Claimant contends that the Board erred as a matter of law in allegedly determining that alcoholism is a voluntary condition and that an alcoholic who loses his job because of drinking-related absenteeism is, therefore, at fault and ineligible to receive unemployment compensation. The Board drew no such conclusion. It is clear that the Board simply found that Claimant failed to regulate his drinking and thereby preserve his employment. Viewing the Board’s discussion and conclusions in this light, we believe that the Board properly found that Claimant exercised such control over his drinking problem as to have rendered himself responsible for his ultimate discharge and, therefore, ineligible to receive benefits.
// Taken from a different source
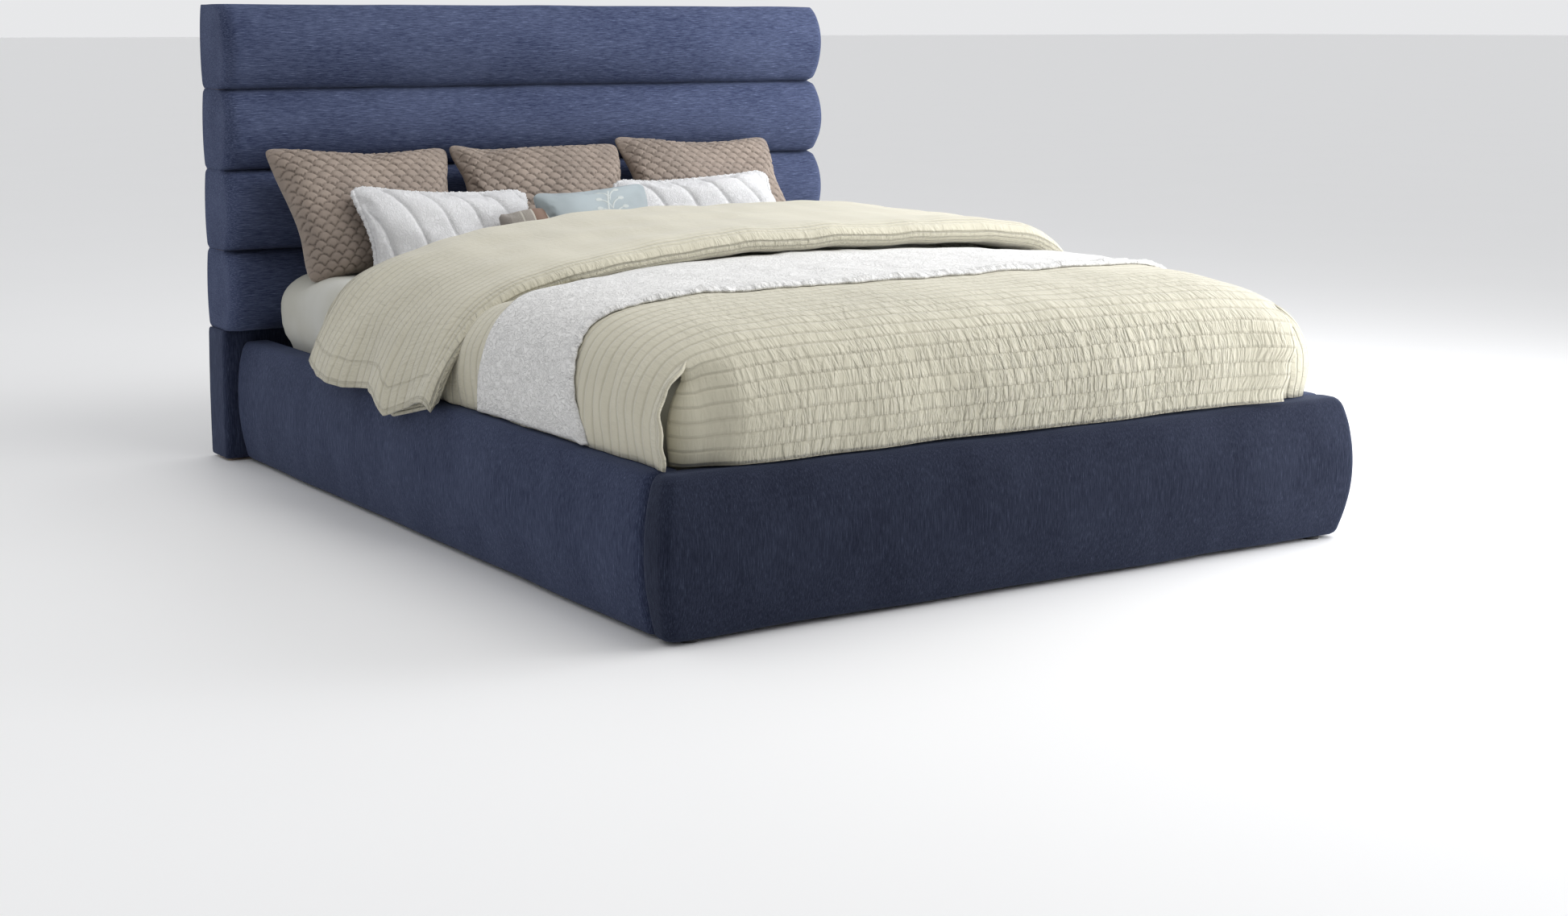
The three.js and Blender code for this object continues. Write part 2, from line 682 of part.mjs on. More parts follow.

We perceive no error of law in this. See Mooney v. Unemployment Compensation Board of Review, 39 Pa. Commonwealth Ct. 404, 395 A.2d 675 (1978).
Order
And Now, this 17th day of January, 1979, the Order of the Unemployment Compensation Board of Review dated May 23,1977, denying benefits to Bernard Katz is hereby affirmed.
Claimant makes several other arguments dealing generally with alleged violations of federal constitutional and statutory law. Nothing in the record indicates, and Claimant does not suggest, that these issues were raised below or dealt with by the various administrative review bodies. The applicable scope of review provision of the Administrative Agency Law, 2 Pa.C.S. §703(a), makes it abundantly clear that a party may not raise before the Court any question, other than the validity of the respective statute, not raised before the agency (notwithstanding the fact that the agency is not competent to resolve such question) unless allowed by the Court upon due cause shown. This statutory pronouncement sets forth the well established rule that the appealing party generally must preserve below those questions which it seeks to have the Court review. The record being entirely devoid of any mention of the questions Claimant now seeks to address, and in the absence of any showing why the Court should nevertheless resolve them, we will not consider Claimant’s additional arguments.